別の話になるが、現在はコロナ禍から壊滅的な打撃を被っているこの「カレー屋」のような全国の小商いを守ることが急務だ。「V字回復用」の予算分も全部先に注入すべきで、今度の緊急補正の予算は配分を誤っていると私は考える。

 切れかけのこよりか 天橋立を子に見せたがるわがうたごころ

作者は大学やカルチャーで短歌や和歌を教える歌の専門家の一人である。一首先に引いた源実朝という存在が、断崖の隙間に咲く萩の花だというのは、うつくしいイメージだ。天橋立は、言わずと知れた古来の歌枕だが、「切れかけのこより」のようにも見えると、ざっくり言ってみせるのは、自分の甘い感傷を対象化するためである。

 お供への卵ひと呑みしたるのちに背を向けて眠る三輪山
  ※「背」に「そびら」と振り仮名。

三輪の祭神は蛇だから卵をのんで昼寝をする。いい歌だ。司馬遼太郎が「街道をゆく」の旅で常に同道した画家の須田剋太のエピソードをいま思い出した。おもしろいので長くなるが、コロナ禍で出社停止になって退屈しておられる方のために引いてみる。
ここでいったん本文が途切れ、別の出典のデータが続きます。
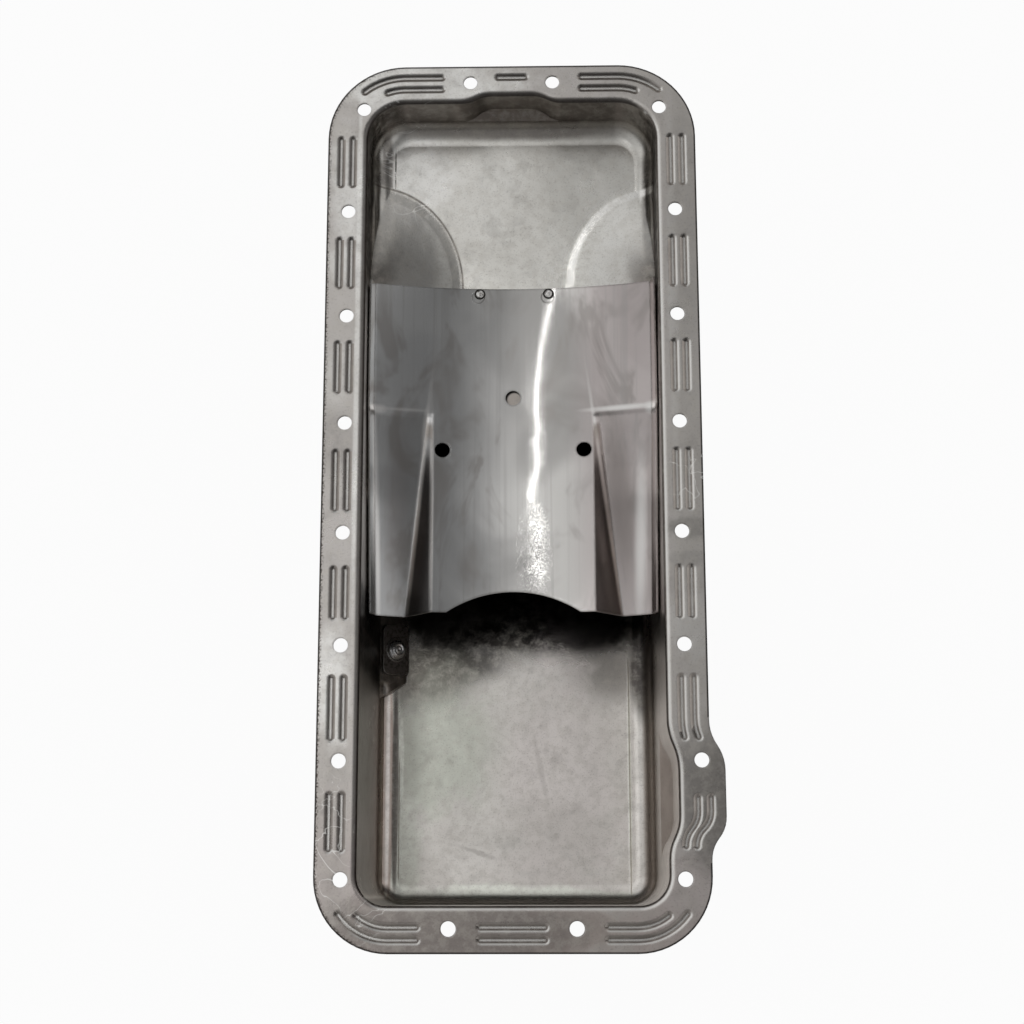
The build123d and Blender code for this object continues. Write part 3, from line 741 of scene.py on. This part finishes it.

「浦和時代、町に道具屋さんがあって、骨董などをならべていました。そこの主人が変な言葉をつかうので、須田さんは気味わるく思っていました。それが京都弁であることに気づかなかったのです。江戸時代なら須田さんのような人もいたでしょうが、昭和ヒトケタのころですから、この世に京都弁が存在することに気づかないほうが希少価値だったでしょう。    
(略)
……軍需景気で大もうけしている社長さんが、戦時下の須田さんの孤立(?)をあわれみ、会社の寮の番人にしてくれたのです。その寮が京都の八瀬にありました。
 そんなわけで、使いの人が浦和から須田さんをつれて京都に降りたのです。そのとき須田さんは、フォームで京都の人が話しているのをきいて、「ああ、あの道具屋さんのことばは京都のことばだったのか」と気づいたそうで、まことに好もしい迂遠さでした。

 京都からやがて奈良へうつりました。大和の国中の盆地にある天香具山や畝傍山、耳成山といった大和三山を須田さんはみて、「あれは造った山ですか」と人にきいたといいますから、なにやらきわだったのどかさでありました。そのような時期、名古屋の杉本健吉画伯が奈良に仮寓していて、仮寓者同士、終生の友人になりました。」
              司馬遼太郎『須田剋太「街道をゆく」とその周辺』より

ついでに書くと、コロナ禍で私が最近注目しているその須田剋太の大阪での回顧展が中止になった。残念である。私はまた注文していないが、そのカタログは売るようだから、零細な美術館を助けるために、みなさんもぜひ注文しましょう。絵は、ヤフーのオークションだと福井県のcircledis さんが安く売っている。すこし脱線しすぎてしまった。話をもどして、

  浜辺にて弁当蓋を閉ぢる手の動き浦島太郎を模して

  玄米をカレーの沼に沈ませて旧王朝の地層を崩す

  マシュマロを焼けばどろりと初恋を秘めたる杜の樹液のねばり

さり気ないが、気のきいた歌が多い。食べ物の歌もしゃれている。三首目は、だいたいマシュマロって焼くもんだろうか、というところも含めて、なんか変な歌だけれど、おもしろい。

  園児らが山猫さんと呼ぶ人は山根さんだと知る夕まぐれ

  「パパの欲しい物はなあに♡」と聞かるれば鸚鵡返しに「干し芋」といふ
 
平和な生活というのは、他愛ないものなのであって、それが大事。短歌はそういうものを守るためにある。